Complete these steps:
-
In the unstructured data curation asset, go to Document classes page by clicking the Document classes icon (
).
-
Export the JSON information of an existing document class. Select the class that you want to adjust or a class that provides a similar structure to what you want to set up and select Export JSON from the overflow menu next to the document class name. You can export the document class JSON from the Document classes page of any unstructured data curation asset.
-
Edit the JSON file. Adjust the entries as required. In general, a new custom document class must meet certain requirements. See Schema requirements.
-
Import the updated or new document class. Go to the Document classes page of any unstructured data cura‚tion asset, click Add class > Import class, and upload the JSON file.

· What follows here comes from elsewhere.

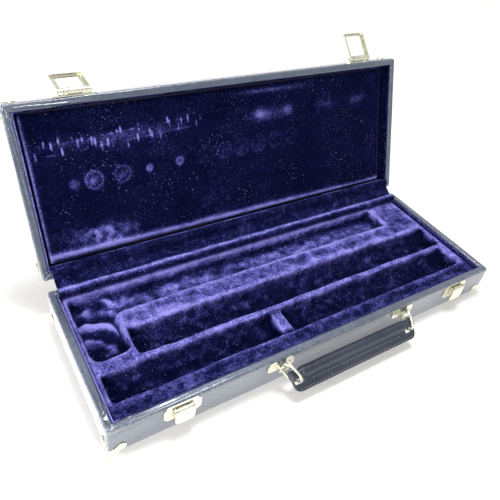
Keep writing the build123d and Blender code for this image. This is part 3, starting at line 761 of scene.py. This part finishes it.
def pocket_folds(points, x, y, z):
    """Heights of the folds in the pocket's loose cloth."""
    corner_x = -184
    corner_y = -2
    warp = 3.4 * ripple(points, 17 * MM, 6)
    inside = past(x, -153, -2.0) * past(y, -18, 1.5) * ramp(z, 27, -8)
    from_corner = np.hypot(x - corner_x, (y - corner_y) * 0.86) + warp
    folds = 1.5
    # Arc folds of these radii, widths and heights run round the pocket's front left corner.
    for radius, width, height in ((18, 3.0, 2.0), (31, 3.4, 6.0), (45, 4.0, 1.6), (56, 3.4, 3.8)):
        folds = folds + height * hump(from_corner, radius, width) * (y > -3)
    # The cross fold lies before them.
    folds += 6.0 * hump(y + 0.6 * warp + 0.14 * (x + 185), -6.0, 2.8)
    creases = 2.0 * ripple(points, (9 * MM, 15 * MM, 15 * MM), 8) + 0.9 * ripple(points, 5 * MM, 9)
    return inside * (folds + creases)


def crush_bed(mesh):
    """Crushed cloth on the floors, softer on the ridges, and the pocket's folds."""
    points = coordinates(mesh)
    normals = normals_of(mesh)
    x, y, z = (points / MM).T
    upward = np.clip(normals[:, 2], 0, 1)
    inside = ramp(np.abs(x), BED_SIDE_X, -3) * ramp(np.abs(y), BED_SIDE_Y, -3)
    deep = ramp(z, 25, -10)
    crumple = 1.2 * ripple(points, (13 * MM, 8 * MM, 8 * MM), 1) + 0.56 * ripple(points, 4.5 * MM, 2)
    swell = 0.60 * ripple(points, 12 * MM, 3) + 0.30 * ripple(points, 4 * MM, 4)
    folds = pocket_folds(points, x, y, z)
    rise = upward * inside * (folds + deep * inside * crumple + swell)
    points = points + normals * (0.5 * MM * ripple(points, 6 * MM, 5) * inside)[:, None]
    points[:, 1] += 0.9 * MM * ripple(points, (30 * MM, 14 * MM, 30 * MM), 7) * inside
    points[:, 2] = np.minimum(points[:, 2] + rise * MM, bed_top + 0.9 * MM)
    move_points(mesh, points)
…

Important:If you updated an existing document class, you must delete that document class before you can import the updated version. To delete a document class, open it and select Delete from the overflow menu next to the document class name.
The custom document class is globally available for use in unstructured data curation and Unstructured Data Integration flows.
-
If you replaced a document class that was already in use, you must update the flows that reference the document class. Flows that are generated and run in an unstructured data curation asset are automatically updated when you reanalyze and reprocess the documents. Unstructured Data Integration flows that you run manually must be updated with the ID of the newly imported document class. You can find the document class ID in your browser URL between the “/document-classes/” and “?context” strings.
To update the document class ID in an existing flow that you run manually, you have these options:
- Change the document class in the Classification operator.
- If your flow has class-based branches, update the link condition by replacing the document ID in the Complex Condition field.